In our case the distributions of the random variables \(T_n\) are all identical, but the problem is that we multiply them together to form \(Z_n\). We can enlist the help of the trusty logarithm function to turn a product of random variables into a sum because \(\log UV = \log U + \log V\). Doing this gives

$$ \log Z_n = \log z_0 +\log (1 + a T_1)+ \log (1 + a T_2) + \cdots + \log (1 + a T_n) $$

Next we need to compute the expectation of each term in the sum:

$$ E[\log (1+ a T_n)] = p \log (1+a) + (1-p) \log (1-a) $$

As before, there are two outcomes with \(T_n\) being +1 with probability \(p\) and -1 with probability \(1-p\). As this expectation is the same for any \(n\), we find:

$$ E[\log Z_n] = \log z_0 + n E[\log (1+ a T_n)] $$

which leads us to this

$$ E[\log Z_n] = \log z_0 + n \left( p \log (1+a) + (1-p) \log (1-a) \right) $$

For \(a=0\) (never bet anything) this is just \(\log z_0\). As \(a\) approaches 1, the expectation decreases without limit towards \(-\infty\). This means \(Z_n\) approaches zero and accords with our observation above that betting the entire pot will be game-over when the first tails is thrown.
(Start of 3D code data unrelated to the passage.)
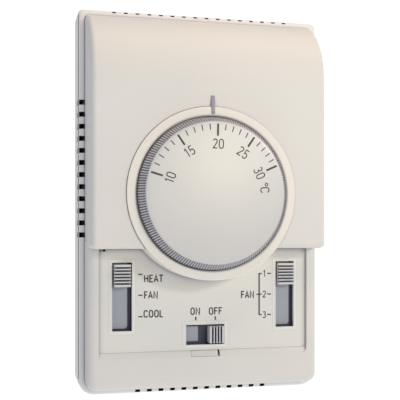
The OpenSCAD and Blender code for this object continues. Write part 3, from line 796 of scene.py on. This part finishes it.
# Stroke glyphs, one unit tall: (advance width, strokes).
GLYPHS = {
    "0": (0.50, [curve_pts(0.25, 0.72, 0.22, 0.26, 0, 180)
                 + curve_pts(0.25, 0.28, 0.22, 0.26, 180, 360) + [(0.47, 0.72)]]),
    "1": (0.34, [[(0.02, 0.80), (0.20, 0.98), (0.20, 0.02)]]),
    "2": (0.50, [curve_pts(0.24, 0.74, 0.21, 0.23, 165, -28) + [(0.04, 0.03), (0.47, 0.03)]]),
    "3": (0.50, [curve_pts(0.22, 0.75, 0.20, 0.22, 150, -90),
                 curve_pts(0.22, 0.27, 0.23, 0.25, 90, -150)]),
    "5": (0.50, [[(0.43, 0.97), (0.09, 0.97), (0.06, 0.50)]
                 + curve_pts(0.23, 0.32, 0.22, 0.29, 120, -150)]),
    "H": (0.54, [[(0.04, 0.02), (0.04, 0.98)], [(0.48, 0.02), (0.48, 0.98)],
                 [(0.04, 0.52), (0.48, 0.52)]]),
    "E": (0.46, [[(0.44, 0.97), (0.05, 0.97), (0.05, 0.03), (0.44, 0.03)],
                 [(0.05, 0.52), (0.39, 0.52)]]),
    "A": (0.54, [[(0.01, 0.02), (0.26, 0.98), (0.51, 0.02)], [(0.11, 0.33), (0.41, 0.33)]]),
    "T": (0.48, [[(0.0, 0.97), (0.48, 0.97)], [(0.24, 0.97), (0.24, 0.02)]]),
    "F": (0.44, [[(0.43, 0.97), (0.05, 0.97), (0.05, 0.02)], [(0.05, 0.52), (0.37, 0.52)]]),
    "N": (0.56, [[(0.05, 0.02), (0.05, 0.98), (0.50, 0.02), (0.50, 0.98)]]),
    "C": (0.52, [curve_pts(0.27, 0.68, 0.22, 0.29, 20, 180)
                 + curve_pts(0.27, 0.32, 0.22, 0.29, 180, 340)]),
    "O": (0.54, [curve_pts(0.27, 0.68, 0.22, 0.29, 0, 180)
                 + curve_pts(0.27, 0.32, 0.22, 0.29, 180, 360) + [(0.49, 0.68)]]),
    "L": (0.42, [[(0.05, 0.98), (0.05, 0.03), (0.42, 0.03)]]),
}


def ribbon(bm, pts, width, z, thick):
    """A flat stroke of constant width along pts, thick high, its top at z.

    It closes on itself when its last point is its first.
    """
    pts = [Vector(p) for p in pts]
    clean_pts = [pts[0]]
    for p in pts[1:]:
        if (p - clean_pts[-1]).length > 1e-4:
            clean_pts.append(p)
    pts = clean_pts
    closed = (pts[0] - pts[-1]).length < 1e-3 and len(pts) > 3
    if closed:
        pts = pts[:-1]
    n = len(pts)
    left, right = [], []
    for i, p in enumerate(pts):
        d1 = (p - pts[i - 1]).normalized() if i > 0 or closed else None
        d2 = (pts[(i + 1) % n] - p).normalized() if i < n - 1 or closed else d1
        if d1 is None:
            d1 = d2
        n1 = Vector((-d1.y, d1.x))
        n2 = Vector((-d2.y, d2.x))
        m = n1 + n2
        if m.length < 1e-6:
            m = n1.copy()
        m.normalize()
        scale = min(2.2, 1 / max(0.3, m.dot(n1)))
        left.append(p + m * width / 2 * scale)
        right.append(p - m * width / 2 * scale)
    rows = []
    for l, r in zip(left, right):
        corners = ((l, z), (r, z), (r, z - thick), (l, z - thick))
        rows.append([bm.verts.new((q.x, q.y, height)) for q, height in corners])
    last = n if closed else n - 1
    for i in range(last):
        a, b = rows[i], rows[(i + 1) % n]
        for k in range(4):
            q = (k + 1) % 4
            bm.faces.new((a[k], a[q], b[q], b[k]))
    if not closed:
        bm.faces.new(rows[0][::-1])
        bm.faces.new(rows[-1])


def text_strokes(text, height, gap_w=0.16, squeeze=1.0):
    """Strokes of a word, centred on its middle, and its width."""
    x = 0
    strokes = []
    for ch in text:
        adv, parts = GLYPHS[ch]
        for s in parts:
            strokes.append([((x + a * squeeze) * height, (b - 0.5) * height) for a, b in s])
        x += adv * squeeze + gap_w
    width = (x - gap_w) * height
    return [[(a - width / 2, b) for a, b in s] for s in strokes], width


def turned(pts, angle, cx, cy):
    """Points turned clockwise by angle degrees and moved to (cx, cy)."""
    c, s = math.cos(math.radians(-angle)), math.sin(math.radians(-angle))
    return [(cx + a * c - b * s, cy + a * s + b * c) for a, b in pts]


def scale_angle(value):
    """Clockwise angle from the top of a reading on the scale, in degrees."""
    step = value - 20
    return 1.3 + 6.96 * step - 0.05 * step ** 2


def dial_scale():
    """Ticks from 10 to 30, the numbers and the degree sign, printed on the dial's face."""
    bm = bmesh.new()
    top = FACE_Z + PRINT
    thick = PRINT + 0.02
    for value in range(10, 31):
        inner, width = (18.45, 0.65) if value % 5 == 0 else (20.45, 0.34)
        tick = turned([(0, inner), (0, 22.35)], scale_angle(value), 0, DIAL_Y)
        ribbon(bm, tick, width, top, thick)
    for label, angle in (("10", -72.5), ("15", -33.9), ("20", 2.0), ("25", 34.1), ("30", 65.3)):
        strokes, _ = text_strokes(label, 3.05)
        for s in strokes:
            ribbon(bm, turned([(x, y + 15.9) for x, y in s], angle, 0, DIAL_Y), 0.36, top, thick)
    strokes, _ = text_strokes("C", 3.0, 0.1, 1.25)
    for s in strokes:
        ribbon(bm, turned([(x, y + 16.35) for x, y in s], 86, 0, DIAL_Y), 0.36, top, thick)
    ribbon(bm, curve_pts(16.85, 5.55, 0.45, 0.45, 0, 360, 16), 0.3, top, thick)
    obj = new_mesh("dial_scale_print", bm)
    finish_piece(obj, "dial", MAT["legend_ink"], (), 30, False)


def panel_legends():
    """Words, numbers and lines printed on the switch plate."""
    bm = bmesh.new()
    top = PLATE_Z + PRINT
    thick = PRINT + 0.02

    def word(text, x, y, h=2.35, squeeze=1.0, gap_w=0.17, width=0.4):
        strokes, w = text_strokes(text, h, gap_w, squeeze)
        for s in strokes:
            ribbon(bm, [(a + x + w / 2, b + y) for a, b in s], width, top, thick)

    def bar(x0, y0, x1, y1, width=0.42):
        ribbon(bm, [(x0, y0), (x1, y1)], width, top, thick)

    word("HEAT", -21.0, -25.6, squeeze=1.08)
    word("FAN", -21.0, -31.1, squeeze=1.03)
    word("COOL", -21.2, -37.4, squeeze=1.13)
    bar(-23.0, -24.15, -21.6, -24.15)
    bar(-23.0, -31.15, -21.6, -31.15)
    bar(-23.0, -38.3, -21.6, -38.3)
    word("ON", -5.1, -36.9, squeeze=1.1)
    word("OFF", 1.35, -37.0, squeeze=1.14)
    bar(-3.3, -38.8, -3.3, -40.0, 0.5)
    bar(3.55, -38.8, 3.55, -40.0, 0.5)
    word("FAN", 12.8, -31.6, squeeze=1.03)
    bar(19.25, -24.3, 19.25, -38.7, 0.5)
    for y, digit in ((-24.4, "1"), (-31.55, "2"), (-38.65, "3")):
        bar(19.25, y, 20.2, y)
        word(digit, 20.6 if digit != "1" else 20.8, y, 2.2, width=0.32)
        bar(22.2, y, 23.5, y)
    bar(18.3, -31.55, 19.25, -31.55)
    obj = new_mesh("panel_legend_print", bm)
    finish_piece(obj, "case", MAT["legend_ink"], (), 30, False)


def pointer():
    """Bar that starts on the bezel and slopes down onto the hood."""
    inner, edge, tip = DIAL_Y + 26.1, DIAL_Y + BEZEL_R - 0.2, 34.8
    pts = [(inner, BEZEL_Z - 0.2), (inner, BEZEL_Z + 0.1), (edge, BEZEL_Z + 0.1),
           (tip, HOOD_Z + 0.12), (tip, HOOD_Z - 0.1), (edge + 0.4, HOOD_Z - 0.1),
           (edge + 0.1, BEZEL_Z - 0.2)]
    obj = new_mesh("pointer_bar", prism(pts, -0.62, 0.62, "x"))
    soften(obj, 0.05, 2)
    finish_piece(obj, "case", MAT["pointer_ink"], ["setpoint_pointer"], 30, False)


def range_coil():
    """Coil spring behind the cam follower: one end stays, the other moves with the follower."""
    wire_r, coil_r, z = 0.22, 1.9, 15.1
    turns, steps, sides = 5, 28, 8
    y0, y1 = 20.46, 25.24
    along = Vector((0, 1, 0))
    bm = bmesh.new()
    rings = []
    for k in range(turns * steps + 1):
        a = 2 * math.pi * k / steps
        out = Vector((math.cos(a), 0, math.sin(a)))
        middle = out * coil_r + Vector((0, y0 + (y1 - y0) * k / (turns * steps), z))
        ring = []
        for q in range(sides):
            b = 2 * math.pi * q / sides
            around = out * math.cos(b) + along * math.sin(b)
            ring.append(bm.verts.new(middle + around * wire_r))
        rings.append(ring)
    for first, second in zip(rings, rings[1:]):
        for q in range(sides):
            after = (q + 1) % sides
            bm.faces.new((first[q], first[after], second[after], second[q]))
    bm.faces.new(rings[0])
    bm.faces.new(rings[-1][::-1])
    obj = new_mesh("range_coil", bm)
    shade(obj, 40)
    obj.data.transform(TO_ROW)
    obj.data.materials.append(MAT["spring_wire"])
    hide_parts("range_spring")
    start, end = TO_ROW @ Vector((0, y1, z)), TO_ROW @ Vector((0, y0, z))
    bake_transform(obj, "case", "follower", start=tuple(start), end=tuple(end))


# ------------------------------------------------------- carried-over nodes

def dress_nodes():
    """Materials and fine edge rounds for the nodes that keep the CAD's own mesh."""
    slots = {s["node"]: s["material_slot"] for s in frame["record"]["subparts"]}
    for name, obj in frame["nodes"].items():
        obj.data.materials.clear()
        obj.data.materials.append(MAT[slots[name]])
        weld = obj.modifiers.new("weld", "WELD")
        weld.merge_threshold = 0.00001
        bevel = obj.modifiers.new("edge", "BEVEL")
        bevel.limit_method = "ANGLE"
        bevel.angle_limit = math.radians(40)
        bevel.width = 0.00008
        bevel.segments = 2


# --------------------------------------------------------------- the studio

def area(name, loc, target, size, power, colour):
    """A square area light at loc that faces target; metres and watts."""
    light = bpy.data.lights.new(name, "AREA")
    light.shape = "SQUARE"
    light.size = size
    light.energy = power
    light.color = colour
    obj = bpy.data.objects.new(name, light)
    bpy.context.scene.collection.objects.link(obj)
    obj.location = loc
    aim = Vector(target) - Vector(loc)
    obj.rotation_euler = aim.to_track_quat("-Z", "Y").to_euler()


def white_plane(name, corners, strength):
    """A plane that glows evenly white, so that it reads as a plain background."""
    mesh = bpy.data.meshes.new(name)
    mesh.from_pydata(corners, [], [(0, 1, 2, 3)])
    obj = bpy.data.objects.new(name, mesh)
    bpy.context.scene.collection.objects.link(obj)
    m = bpy.data.materials.new(name)
    m.use_nodes = True
    nt = m.node_tree
    nt.nodes.clear()
    out = nt.nodes.new("ShaderNodeOutputMaterial")
    glow = nt.nodes.new("ShaderNodeEmission")
    glow.inputs["Color"].default_value = (1, 1, 1, 1)
    glow.inputs["Strength"].default_value = strength
    nt.links.new(glow.outputs["Emission"], out.inputs["Surface"])
    mesh.materials.append(m)


def studio():
    scene = bpy.context.scene
    world = bpy.data.worlds.new("studio")
    scene.world = world
    world.use_nodes = True
    back = world.node_tree.nodes["Background"]
    back.inputs["Color"].default_value = (0.80, 0.85, 1.0, 1)
    back.inputs["Strength"].default_value = 0.47
    x0, x1, y0, y1, z = -1.6, 3, -1.6, 2.8, -0.6
    floor = [(x0, y0, z), (x1, y0, z), (x1, y1, z), (x0, y1, z)]
    x0, x1, y, z0, z1 = -0.9, 3, 2.7, -0.7, 1.6
    backdrop = [(x0, y, z0), (x1, y, z0), (x1, y, z1), (x0, y, z1)]
    white_plane("floor", floor, 1.03)
    white_plane("backdrop", backdrop, 1.05)
    # key makes the highlight on the dial's face, and left lifts the side walls.
    area("key", (0.10, -0.40, 0.05), (0, 0, 0), 0.06, 0.17, (1.0, 0.86, 0.55))
    area("top", (0.10, -0.16, 0.50), (0, -0.02, 0.03), 0.3, 1.35, (1.0, 0.77, 0.55))
    area("left", (-0.5, 0.03, 0.05), (-0.042, -0.01, 0), 0.3, 0.17, (1, 0.96, 0.86))
    area("side", (0.19, -0.36, 0.11), (0, 0, -0.01), 0.06, 0.42, (0.94, 0.94, 0.85))
    scene.view_settings.view_transform = "Standard"
    scene.view_settings.look = "None"


def camera():
    cam = bpy.data.cameras.new("camera")
    cam.sensor_width = 36
    cam.lens = 71.55
    cam.shift_y = 0.078
    cam.clip_start = 0.01
    obj = bpy.data.objects.new("camera", cam)
    bpy.context.scene.collection.objects.link(obj)
    obj.location = (-0.06595, -0.28147, -0.00973)
    obj.rotation_euler = (math.radians(90), 0, math.radians(-13.72))
    bpy.context.scene.camera = obj


camera()
studio()
dress_nodes()
rear_case()
front_cover()
dial_bezel()
setpoint_dial()
switch_plate()
release_tab()
# The last number is the width of painted shadow at the window's right edge.
side_switch("system", -SIDE_X, "system_carriage", 1.3)
side_switch("fan", SIDE_X, "fan_carriage", 1.1)
power_switch()
pointer()
dial_scale()
panel_legends()
range_coil()
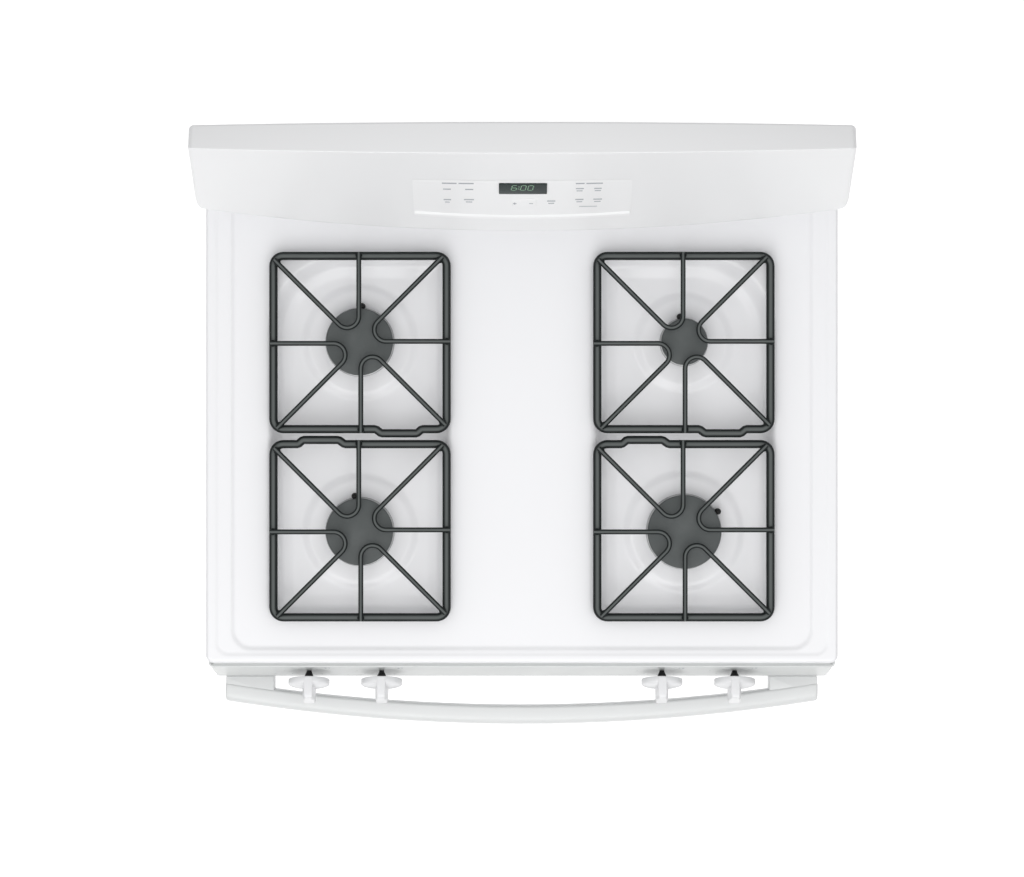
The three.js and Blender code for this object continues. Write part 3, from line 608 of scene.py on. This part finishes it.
def burner_set(name):
    """A burner's cap, its base with flame slots round the crown, and its igniter."""
    x, y, radius = PLACES[name]
    place = Matrix.Translation((x, y, 0))
    seat = DECK - WELL_DEPTH + PLATEAU_RISE
    low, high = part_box(f"burner_cap_{name}")
    edge, rise = 1.6 * MM, 1.2 * MM
    rim = [(radius - edge * out, high.z - rise - edge * drop) for out, drop in reversed(quarter(6))]
    dome = [(r * (radius - edge), high.z - rise * r ** 2.4) for r in (0.92, 0.8, 0.6, 0.4, 0.2, 0.08)]
    profile = [(0, low.z + 0.5 * MM), (radius - 5 * MM, low.z + 0.5 * MM), (radius - 4.4 * MM, low.z),
               (radius - 0.7 * MM, low.z), (radius, low.z + 0.7 * MM), *rim, *dome, (0, high.z)]
    cap = Skin().add(*lathe(profile, 128), turn=place).piece(f"cap_{name}", "cap_enamel")
    belong(cap, f"cap_{name}", "cap_enamel", f"burner_cap_{name}")

    ports = max(18, round(radius * 700))
    steps = ports * 4
    flank = [(1.5, 0.3), (1, 1.4), (-3, 2.2), (-4.2, 4), (-4.4, 6.5), (-4.4, 12.4), (-5.2, 14.2)]
    profile = [(0, seat + 0.3 * MM), *[(radius + r * MM, seat + h * MM) for r, h in flank],
               (0, seat + 14.4 * MM)]
    verts, faces = lathe(profile, steps)
    slotted = []
    slot_depth = 2.6 * MM
    for i, v in enumerate(verts):
        v = Vector(v)
        around = round(math.atan2(v.y, v.x) / TAU * steps) % 4
        if v.z > seat + 5 * MM and i > 1 and around in (0, 1):
            v.xy *= (v.xy.length - slot_depth) / v.xy.length
        slotted.append(v)
    base = Skin().add(slotted, faces, turn=place)
    base.add(*lathe([(0, seat - 22 * MM), (radius * 0.58, seat - 20 * MM), (radius * 0.58, seat + 1 * MM),
                     (0, seat + 1 * MM)], 48), turn=place)
    belong(base.piece(f"base_{name}", "cast_aluminium", math.radians(30)), "cabinet", "cast_aluminium",
           f"burner_base_{name}")

    low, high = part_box(f"igniter_{name}")
    spot = Matrix.Translation(((low.x + high.x) / 2, (low.y + high.y) / 2, 0))
    r = (high.x - low.x) / 2
    stem = [(0, seat - 10 * MM), (r, seat - 10 * MM), (r, seat + 14 * MM), (r * 0.94, seat + 15 * MM),
            (r * 0.72, seat + 15.6 * MM), (r * 0.66, seat + 17 * MM), (r * 0.4, seat + 17.6 * MM),
            (r * 0.26, seat + 17.8 * MM), (r * 0.24, high.z - 0.4 * MM), (0, high.z)]
    made = Skin().add(*lathe(stem, 28), turn=spot).piece(f"electrode_{name}", "igniter_ceramic")
    belong(made, "cabinet", "igniter_ceramic", f"igniter_{name}")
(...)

So somewhere in between these two useless extremes is our desired best value of \(a\). To find it we need to take the derivative with respect to \(a\) and find the value of \(a\) which makes it zero. So,

$$ \frac{d}{da} E[\log Z_n] = n \left( p \frac{1}{1+a} - (1-p) \frac{1}{1-a} \right) $$

and with a little bit of algebra that I leave as an exercise to you, dear reader, this is zero when

$$ a=2p-1=q $$

QED.

I'm not going to do it here but it's not too difficult to show that as \(n\) increases, the spread of values about the expected value becomes proportionately smaller.

In other words, the laws of probability and large number statistics say that not only will your winnings increase with more and more tosses but you can be be relatively more certain of how much you will win. How nice.